Your task is to copy every record exactly.

[Object modeling scripts]

....

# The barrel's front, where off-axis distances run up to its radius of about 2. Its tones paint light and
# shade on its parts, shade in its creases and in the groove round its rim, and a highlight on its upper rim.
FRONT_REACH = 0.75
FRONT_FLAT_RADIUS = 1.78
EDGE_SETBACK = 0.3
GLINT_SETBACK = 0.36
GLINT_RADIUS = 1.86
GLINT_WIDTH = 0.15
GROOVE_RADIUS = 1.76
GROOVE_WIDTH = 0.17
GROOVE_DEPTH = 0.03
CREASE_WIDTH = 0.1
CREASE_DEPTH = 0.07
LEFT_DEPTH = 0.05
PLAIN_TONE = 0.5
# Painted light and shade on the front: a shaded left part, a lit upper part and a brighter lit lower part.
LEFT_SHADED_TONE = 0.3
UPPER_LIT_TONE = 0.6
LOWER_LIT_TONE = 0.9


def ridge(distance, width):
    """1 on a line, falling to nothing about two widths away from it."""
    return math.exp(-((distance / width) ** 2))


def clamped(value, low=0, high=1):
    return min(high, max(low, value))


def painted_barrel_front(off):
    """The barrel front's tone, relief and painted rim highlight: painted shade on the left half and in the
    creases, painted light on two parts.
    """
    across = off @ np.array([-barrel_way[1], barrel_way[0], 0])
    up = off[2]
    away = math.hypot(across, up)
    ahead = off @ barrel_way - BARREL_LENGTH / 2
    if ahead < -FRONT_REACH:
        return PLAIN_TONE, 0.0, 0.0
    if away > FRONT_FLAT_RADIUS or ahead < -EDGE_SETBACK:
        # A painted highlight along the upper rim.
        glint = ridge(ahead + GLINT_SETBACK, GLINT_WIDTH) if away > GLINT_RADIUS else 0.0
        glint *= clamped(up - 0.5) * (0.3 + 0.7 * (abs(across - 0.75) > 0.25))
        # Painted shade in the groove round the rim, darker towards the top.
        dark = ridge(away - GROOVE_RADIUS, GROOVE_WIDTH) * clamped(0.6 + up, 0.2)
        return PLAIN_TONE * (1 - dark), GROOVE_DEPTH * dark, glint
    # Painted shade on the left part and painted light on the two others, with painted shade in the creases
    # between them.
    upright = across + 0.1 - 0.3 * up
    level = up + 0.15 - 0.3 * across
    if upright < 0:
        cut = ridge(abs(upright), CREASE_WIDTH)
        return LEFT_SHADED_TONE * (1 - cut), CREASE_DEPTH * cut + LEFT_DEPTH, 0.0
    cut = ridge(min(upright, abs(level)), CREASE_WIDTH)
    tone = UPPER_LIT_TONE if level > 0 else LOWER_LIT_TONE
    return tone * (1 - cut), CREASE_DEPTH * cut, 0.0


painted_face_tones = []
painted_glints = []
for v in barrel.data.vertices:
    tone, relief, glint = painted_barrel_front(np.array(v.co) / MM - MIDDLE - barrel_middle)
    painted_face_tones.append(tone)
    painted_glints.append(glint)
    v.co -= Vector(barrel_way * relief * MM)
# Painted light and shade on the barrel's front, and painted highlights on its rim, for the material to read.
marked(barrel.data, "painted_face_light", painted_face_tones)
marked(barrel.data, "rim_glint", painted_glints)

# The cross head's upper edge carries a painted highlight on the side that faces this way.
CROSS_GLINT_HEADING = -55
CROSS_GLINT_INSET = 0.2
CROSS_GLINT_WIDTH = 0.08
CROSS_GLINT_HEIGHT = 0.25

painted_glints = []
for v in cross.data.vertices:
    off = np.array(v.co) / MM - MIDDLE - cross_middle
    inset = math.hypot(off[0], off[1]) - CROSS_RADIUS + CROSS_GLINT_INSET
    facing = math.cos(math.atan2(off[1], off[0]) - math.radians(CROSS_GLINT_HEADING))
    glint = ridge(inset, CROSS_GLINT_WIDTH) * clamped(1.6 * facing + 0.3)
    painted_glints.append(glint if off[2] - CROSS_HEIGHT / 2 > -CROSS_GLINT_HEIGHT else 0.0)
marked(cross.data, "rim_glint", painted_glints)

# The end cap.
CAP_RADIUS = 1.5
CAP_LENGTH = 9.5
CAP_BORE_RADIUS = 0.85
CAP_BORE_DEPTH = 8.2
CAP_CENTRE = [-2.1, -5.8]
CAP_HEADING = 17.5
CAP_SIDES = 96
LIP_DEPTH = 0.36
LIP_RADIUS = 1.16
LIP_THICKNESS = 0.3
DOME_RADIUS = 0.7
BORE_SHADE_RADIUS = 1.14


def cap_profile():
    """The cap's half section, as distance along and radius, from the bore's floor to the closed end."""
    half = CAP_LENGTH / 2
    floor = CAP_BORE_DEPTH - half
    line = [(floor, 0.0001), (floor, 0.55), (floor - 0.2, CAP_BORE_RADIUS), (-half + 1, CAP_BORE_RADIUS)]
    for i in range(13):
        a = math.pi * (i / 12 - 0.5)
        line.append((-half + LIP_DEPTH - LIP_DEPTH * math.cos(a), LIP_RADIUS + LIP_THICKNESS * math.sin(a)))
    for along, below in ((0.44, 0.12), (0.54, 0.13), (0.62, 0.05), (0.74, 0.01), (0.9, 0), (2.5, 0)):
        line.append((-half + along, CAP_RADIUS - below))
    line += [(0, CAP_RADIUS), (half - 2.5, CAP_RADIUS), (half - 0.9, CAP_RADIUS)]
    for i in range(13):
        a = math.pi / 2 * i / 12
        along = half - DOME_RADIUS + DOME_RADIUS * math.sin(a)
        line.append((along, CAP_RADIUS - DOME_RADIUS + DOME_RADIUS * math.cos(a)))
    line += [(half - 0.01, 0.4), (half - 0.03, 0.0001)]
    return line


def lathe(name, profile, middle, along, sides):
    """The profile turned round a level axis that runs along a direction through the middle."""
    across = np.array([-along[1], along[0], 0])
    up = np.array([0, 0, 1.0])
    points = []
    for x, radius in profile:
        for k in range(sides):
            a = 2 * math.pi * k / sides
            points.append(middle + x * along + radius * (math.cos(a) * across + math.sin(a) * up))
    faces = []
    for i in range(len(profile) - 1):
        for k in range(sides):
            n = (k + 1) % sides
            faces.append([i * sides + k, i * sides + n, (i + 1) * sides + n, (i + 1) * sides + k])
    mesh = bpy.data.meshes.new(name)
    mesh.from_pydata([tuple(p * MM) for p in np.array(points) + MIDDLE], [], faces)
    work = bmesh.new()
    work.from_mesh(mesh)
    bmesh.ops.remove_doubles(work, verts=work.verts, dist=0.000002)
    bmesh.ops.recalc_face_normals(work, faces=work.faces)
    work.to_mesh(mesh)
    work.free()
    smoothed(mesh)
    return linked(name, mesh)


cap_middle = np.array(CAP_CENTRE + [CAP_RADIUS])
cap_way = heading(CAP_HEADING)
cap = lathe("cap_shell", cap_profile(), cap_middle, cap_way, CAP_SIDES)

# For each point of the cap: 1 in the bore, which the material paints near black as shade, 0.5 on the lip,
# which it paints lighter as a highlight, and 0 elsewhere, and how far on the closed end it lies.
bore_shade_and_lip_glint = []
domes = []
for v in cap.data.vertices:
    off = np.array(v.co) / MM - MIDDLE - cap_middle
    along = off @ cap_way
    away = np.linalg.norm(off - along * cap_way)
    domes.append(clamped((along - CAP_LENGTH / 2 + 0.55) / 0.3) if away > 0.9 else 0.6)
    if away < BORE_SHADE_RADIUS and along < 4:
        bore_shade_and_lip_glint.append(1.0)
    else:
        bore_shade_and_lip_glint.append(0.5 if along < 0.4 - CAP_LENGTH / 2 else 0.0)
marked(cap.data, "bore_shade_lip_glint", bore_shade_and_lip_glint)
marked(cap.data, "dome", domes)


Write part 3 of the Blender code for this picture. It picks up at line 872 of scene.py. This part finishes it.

....

WRITTEN SOLUTION:
# The barrel's front, where off-axis distances run up to its radius of about 2. Its tones paint light and
# shade on its parts, shade in its creases and in the groove round its rim, and a highlight on its upper rim.
FRONT_REACH = 0.75
FRONT_FLAT_RADIUS = 1.78
EDGE_SETBACK = 0.3
GLINT_SETBACK = 0.36
GLINT_RADIUS = 1.86
GLINT_WIDTH = 0.15
GROOVE_RADIUS = 1.76
GROOVE_WIDTH = 0.17
GROOVE_DEPTH = 0.03
CREASE_WIDTH = 0.1
CREASE_DEPTH = 0.07
LEFT_DEPTH = 0.05
PLAIN_TONE = 0.5
# Painted light and shade on the front: a shaded left part, a lit upper part and a brighter lit lower part.
LEFT_SHADED_TONE = 0.3
UPPER_LIT_TONE = 0.6
LOWER_LIT_TONE = 0.9


def ridge(distance, width):
    """1 on a line, falling to nothing about two widths away from it."""
    return math.exp(-((distance / width) ** 2))


def clamped(value, low=0, high=1):
    return min(high, max(low, value))


def painted_barrel_front(off):
    """The barrel front's tone, relief and painted rim highlight: painted shade on the left half and in the
    creases, painted light on two parts.
    """
    across = off @ np.array([-barrel_way[1], barrel_way[0], 0])
    up = off[2]
    away = math.hypot(across, up)
    ahead = off @ barrel_way - BARREL_LENGTH / 2
    if ahead < -FRONT_REACH:
        return PLAIN_TONE, 0.0, 0.0
    if away > FRONT_FLAT_RADIUS or ahead < -EDGE_SETBACK:
        # A painted highlight along the upper rim.
        glint = ridge(ahead + GLINT_SETBACK, GLINT_WIDTH) if away > GLINT_RADIUS else 0.0
        glint *= clamped(up - 0.5) * (0.3 + 0.7 * (abs(across - 0.75) > 0.25))
        # Painted shade in the groove round the rim, darker towards the top.
        dark = ridge(away - GROOVE_RADIUS, GROOVE_WIDTH) * clamped(0.6 + up, 0.2)
        return PLAIN_TONE * (1 - dark), GROOVE_DEPTH * dark, glint
    # Painted shade on the left part and painted light on the two others, with painted shade in the creases
    # between them.
    upright = across + 0.1 - 0.3 * up
    level = up + 0.15 - 0.3 * across
    if upright < 0:
        cut = ridge(abs(upright), CREASE_WIDTH)
        return LEFT_SHADED_TONE * (1 - cut), CREASE_DEPTH * cut + LEFT_DEPTH, 0.0
    cut = ridge(min(upright, abs(level)), CREASE_WIDTH)
    tone = UPPER_LIT_TONE if level > 0 else LOWER_LIT_TONE
    return tone * (1 - cut), CREASE_DEPTH * cut, 0.0


painted_face_tones = []
painted_glints = []
for v in barrel.data.vertices:
    tone, relief, glint = painted_barrel_front(np.array(v.co) / MM - MIDDLE - barrel_middle)
    painted_face_tones.append(tone)
    painted_glints.append(glint)
    v.co -= Vector(barrel_way * relief * MM)
# Painted light and shade on the barrel's front, and painted highlights on its rim, for the material to read.
marked(barrel.data, "painted_face_light", painted_face_tones)
marked(barrel.data, "rim_glint", painted_glints)

# The cross head's upper edge carries a painted highlight on the side that faces this way.
CROSS_GLINT_HEADING = -55
CROSS_GLINT_INSET = 0.2
CROSS_GLINT_WIDTH = 0.08
CROSS_GLINT_HEIGHT = 0.25

painted_glints = []
for v in cross.data.vertices:
    off = np.array(v.co) / MM - MIDDLE - cross_middle
    inset = math.hypot(off[0], off[1]) - CROSS_RADIUS + CROSS_GLINT_INSET
    facing = math.cos(math.atan2(off[1], off[0]) - math.radians(CROSS_GLINT_HEADING))
    glint = ridge(inset, CROSS_GLINT_WIDTH) * clamped(1.6 * facing + 0.3)
    painted_glints.append(glint if off[2] - CROSS_HEIGHT / 2 > -CROSS_GLINT_HEIGHT else 0.0)
marked(cross.data, "rim_glint", painted_glints)

# The end cap.
CAP_RADIUS = 1.5
CAP_LENGTH = 9.5
CAP_BORE_RADIUS = 0.85
CAP_BORE_DEPTH = 8.2
CAP_CENTRE = [-2.1, -5.8]
CAP_HEADING = 17.5
CAP_SIDES = 96
LIP_DEPTH = 0.36
LIP_RADIUS = 1.16
LIP_THICKNESS = 0.3
DOME_RADIUS = 0.7
BORE_SHADE_RADIUS = 1.14


def cap_profile():
    """The cap's half section, as distance along and radius, from the bore's floor to the closed end."""
    half = CAP_LENGTH / 2
    floor = CAP_BORE_DEPTH - half
    line = [(floor, 0.0001), (floor, 0.55), (floor - 0.2, CAP_BORE_RADIUS), (-half + 1, CAP_BORE_RADIUS)]
    for i in range(13):
        a = math.pi * (i / 12 - 0.5)
        line.append((-half + LIP_DEPTH - LIP_DEPTH * math.cos(a), LIP_RADIUS + LIP_THICKNESS * math.sin(a)))
    for along, below in ((0.44, 0.12), (0.54, 0.13), (0.62, 0.05), (0.74, 0.01), (0.9, 0), (2.5, 0)):
        line.append((-half + along, CAP_RADIUS - below))
    line += [(0, CAP_RADIUS), (half - 2.5, CAP_RADIUS), (half - 0.9, CAP_RADIUS)]
    for i in range(13):
        a = math.pi / 2 * i / 12
        along = half - DOME_RADIUS + DOME_RADIUS * math.sin(a)
        line.append((along, CAP_RADIUS - DOME_RADIUS + DOME_RADIUS * math.cos(a)))
    line += [(half - 0.01, 0.4), (half - 0.03, 0.0001)]
    return line


def lathe(name, profile, middle, along, sides):
    """The profile turned round a level axis that runs along a direction through the middle."""
    across = np.array([-along[1], along[0], 0])
    up = np.array([0, 0, 1.0])
    points = []
    for x, radius in profile:
        for k in range(sides):
            a = 2 * math.pi * k / sides
            points.append(middle + x * along + radius * (math.cos(a) * across + math.sin(a) * up))
    faces = []
    for i in range(len(profile) - 1):
        for k in range(sides):
            n = (k + 1) % sides
            faces.append([i * sides + k, i * sides + n, (i + 1) * sides + n, (i + 1) * sides + k])
    mesh = bpy.data.meshes.new(name)
    mesh.from_pydata([tuple(p * MM) for p in np.array(points) + MIDDLE], [], faces)
    work = bmesh.new()
    work.from_mesh(mesh)
    bmesh.ops.remove_doubles(work, verts=work.verts, dist=0.000002)
    bmesh.ops.recalc_face_normals(work, faces=work.faces)
    work.to_mesh(mesh)
    work.free()
    smoothed(mesh)
    return linked(name, mesh)


cap_middle = np.array(CAP_CENTRE + [CAP_RADIUS])
cap_way = heading(CAP_HEADING)
cap = lathe("cap_shell", cap_profile(), cap_middle, cap_way, CAP_SIDES)

# For each point of the cap: 1 in the bore, which the material paints near black as shade, 0.5 on the lip,
# which it paints lighter as a highlight, and 0 elsewhere, and how far on the closed end it lies.
bore_shade_and_lip_glint = []
domes = []
for v in cap.data.vertices:
    off = np.array(v.co) / MM - MIDDLE - cap_middle
    along = off @ cap_way
    away = np.linalg.norm(off - along * cap_way)
    domes.append(clamped((along - CAP_LENGTH / 2 + 0.55) / 0.3) if away > 0.9 else 0.6)
    if away < BORE_SHADE_RADIUS and along < 4:
        bore_shade_and_lip_glint.append(1.0)
    else:
        bore_shade_and_lip_glint.append(0.5 if along < 0.4 - CAP_LENGTH / 2 else 0.0)
marked(cap.data, "bore_shade_lip_glint", bore_shade_and_lip_glint)
marked(cap.data, "dome", domes)


Write part 3 of the Blender code for this picture. It picks up at line 872 of scene.py. This part finishes it.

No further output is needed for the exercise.